El Que La Hace, La Tiene

Nay, the extent of ground is of so little value, without labor, that I have heard it affirmed, that in Spain itself a man may be permitted to plough, sow and reap, without being disturbed, upon land he has no other title to, but only his making use of it. But on the contrary, the inhabitants think themselves beholden to him, who, by his industry on neglected, and consequently waste land, has increased the stock of corn, which they wanted.

–John Locke, Second Treatise, sect. 36

“Is the land there owned by the peasants?”

“Most land is owned by those who farm it.
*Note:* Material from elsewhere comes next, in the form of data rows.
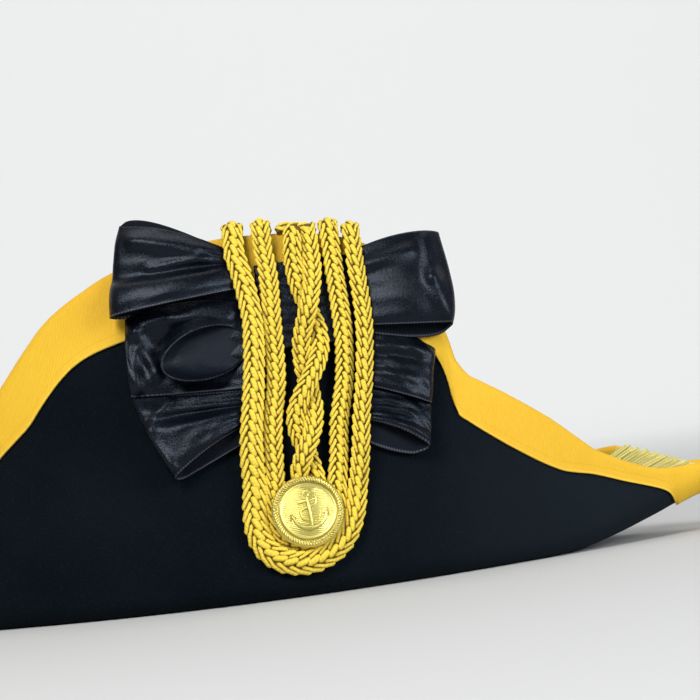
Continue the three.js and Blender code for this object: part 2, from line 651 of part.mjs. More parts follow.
const hat = new THREE.Group();

function addPiece(name, geometry, finish) {
  const mesh = new THREE.Mesh(closedBody(geometry), new THREE.MeshStandardMaterial(FINISH[finish]));
  mesh.name = name;
  hat.add(mesh);
  return mesh;
}

addPiece('crown', crown(), 'felt');
addPiece('brim', brim(), 'felt');
addPiece('binding', binding(), 'ribbon');
addPiece('ribbon_rear', cockade(REAR_LOOPS, -1, REAR_GATHERS), 'satin');
addPiece('ribbon_front', cockade(FRONT_LOOPS, 1, FRONT_GATHERS), 'satin');
addPiece('cord_outer', loopedCord(OUTER_ROUTE, CORD_STEPS.outer), 'braid');
addPiece('cord_inner', loopedCord(INNER_ROUTE, CORD_STEPS.inner), 'braid');
addPiece('cord_twist', twistedPair(), 'braid');
addPiece('cord_cross', crossCord(), 'braid');

// The button's back lies along the flap
const badge = addPiece('button', button(), 'gilt');
const seat = onFlap(BUTTON_X, BUTTON_Z, BUTTON_BACK);
const forwards = onFlap(BUTTON_X + 1, BUTTON_Z, BUTTON_BACK).sub(seat).normalize();
const facing = onFlap(BUTTON_X, BUTTON_Z + 1, BUTTON_BACK).sub(seat).cross(forwards).negate().normalize();
badge.setRotationFromMatrix(
  new THREE.Matrix4().makeBasis(forwards, facing.clone().cross(forwards), facing),
);
badge.position.copy(seat);

addPiece('bullion_front', bullion(), 'bullion');
const rearTassel = addPiece('bullion_rear', bullion(), 'bullion');
rearTassel.rotation.z = Math.PI;

// The origin is under the middle of the hat, trimmings included
hat.updateMatrixWorld(true);
const extent = new THREE.Box3().setFromObject(hat, true);
const middle = extent.getCenter(new THREE.Vector3());
hat.position.set(-middle.x, -middle.y, -extent.min.z);

export default hat;
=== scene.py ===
"""Bicorne hat, worn fore and aft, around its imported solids.

Lengths are worked out in millimetres about the hat's middle plane and become metres in to_metres().
+X runs to the front point, +Z up, and the cockade is on the -Y side.
"""

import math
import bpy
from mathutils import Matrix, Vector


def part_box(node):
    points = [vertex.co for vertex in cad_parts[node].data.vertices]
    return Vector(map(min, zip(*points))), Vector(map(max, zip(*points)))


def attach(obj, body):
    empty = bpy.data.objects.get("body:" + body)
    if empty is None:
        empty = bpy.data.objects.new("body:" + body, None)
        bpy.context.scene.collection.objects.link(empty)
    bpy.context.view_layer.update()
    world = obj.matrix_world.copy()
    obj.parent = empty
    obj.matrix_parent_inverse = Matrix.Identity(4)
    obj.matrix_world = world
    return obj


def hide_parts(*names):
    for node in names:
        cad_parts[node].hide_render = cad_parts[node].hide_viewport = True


bl_info = {
    "name": "Bicorne hat",
    "version": (1, 0, 0),
    "blender": (4, 5, 0),
    "location": "View3D > Sidebar > Hat",
    "description": "Felt bicorne hat with bound edges, ribbon cockade, braided cords, button and bullion",
    "category": "Object",
}

import bmesh
import bpy
import numpy as np
from mathutils import Matrix, Vector

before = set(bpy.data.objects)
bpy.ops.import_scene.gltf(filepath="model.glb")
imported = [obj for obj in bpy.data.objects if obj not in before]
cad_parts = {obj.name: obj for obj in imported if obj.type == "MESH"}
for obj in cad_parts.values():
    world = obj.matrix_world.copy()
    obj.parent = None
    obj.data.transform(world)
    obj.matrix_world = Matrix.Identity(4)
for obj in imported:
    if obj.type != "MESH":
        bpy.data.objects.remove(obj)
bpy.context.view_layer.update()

MM = 0.001
CROWN_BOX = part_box("crown")
MIDDLE_Y = 0.5 * (CROWN_BOX[0].y + CROWN_BOX[1].y)
NEAR = -1
FAR = 1

# Driving sizes of the felt, as in the solids
HALF_LENGTH = 210.0
FOLD_HALF_WIDTH = 92.0
POINT_HALF_WIDTH = 6.0
PLAN_POWER = 1.6
FLAP_LEAN = 33.0
CREST_HEIGHT = 143.0
FELT = 2.5
FOLD_RADIUS = 9.0
FOLD_SHARE = 0.6
CROWN_HALF_LENGTH = 101.5
CROWN_HALF_WIDTH = 81.5
CROWN_HEIGHT = 112.0
CROWN_POWER = 2.5
GAP = 0.3
SEAT = 2.1
CORD_THICK = 4.6
HALF_CORD = 4.2

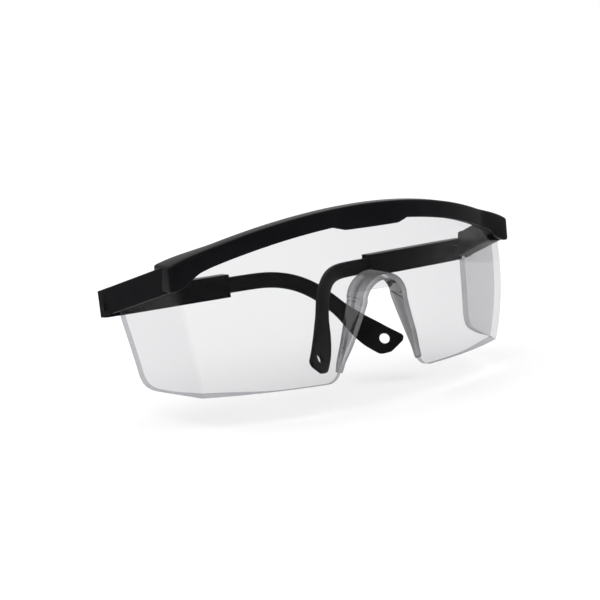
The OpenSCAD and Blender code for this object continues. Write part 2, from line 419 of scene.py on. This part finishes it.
# ---------------------------------------------------------------- the brow bar and its side arms
ARM_OUT, ARM_IN = 3.2, 2.4    # of the arms, from a shield's outer face
ARM_LOW, ARM_H = 37.8, 9.3
ARM_FROM, ARM_TO, ARM_STEPS = 4.6, 35.6, 40
ARM_NECK = 44.7               # top of an arm where it leaves the bar
PROUD, INNER = 2.2, WALL + 1.6
FALL = math.tan(math.radians(17.9))
BAR_H, BAR_FOOT = 6.1, 36.1
BUMP_X, BUMP_EDGE_X, BUMP_Z, BUMP_EDGE_RISE = 10.2, 13.6, 50.8, 0.9
DROP_FROM, DROP_RUN = 59.5, 10.7
SQUARED_FROM, SQUARED_RISE, SQUARED_EASE = 55.0, 0.25, 6
CORNER_RISE, CORNER_FROM, CORNER_RUN = 1.1, 52, 16
BAR_STEPS, BAR_EVEN, BAR_END = 90, 69.3, 70.1
EARS_FROM = 31                # the frame's own hinge ends are kept behind here


def bar_low(x):
    """The bar's lower edge: an arch, a bump at the middle, and a drop to the arms."""
    z = arch(x, BROW_TOP - BAR_H)
    if x < BUMP_EDGE_X + 1:
        bump = BUMP_Z + BUMP_EDGE_RISE * smooth_step((x - BUMP_X) / 4)
        z = lerp(min(z, bump), z, smooth_step(x - BUMP_EDGE_X))
    return lerp(z, BAR_FOOT, smooth_step((x - DROP_FROM) / DROP_RUN))


def bar_high(x):
    return arch(x, BROW_TOP) + CORNER_RISE * smooth_step((x - CORNER_FROM) / CORNER_RUN)


def bar_front(x, z):
    """A point of the bar's front, which stands before the pane and runs straight near its corners."""
    r = R_PANE + PROUD
    if x <= SQUARED_FROM - SQUARED_EASE:
        return Vector((x, pane(x, z, PROUD).y, z))
    straight = (x - SQUARED_FROM) * SQUARED_RISE - math.sqrt(r * r - SQUARED_FROM ** 2)
    curved = -math.sqrt(r * r - x * x)
    y = lerp(curved, min(curved, straight),
             smooth_step((x - SQUARED_FROM + SQUARED_EASE) / (2 * SQUARED_EASE)))
    return Vector((x, APEX_Y + R_PANE + z * math.tan(LEAN) + y / math.cos(LEAN), z))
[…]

Originally the land was owned by the state and by living on it and declaring the intention of improving it, a man could obtain title to a hundred and fifty hectares.”

“Tell me how this is done,” Agustin asked. “That is an agrarian reform which means something.”

Robert Jordan explained the process of homesteading. He had never thought of it before as an agrarian reform.

“That is magnificent,” Primitivo said.

–Ernest Hemingway, For Whom the Bell Tolls, ch. 16.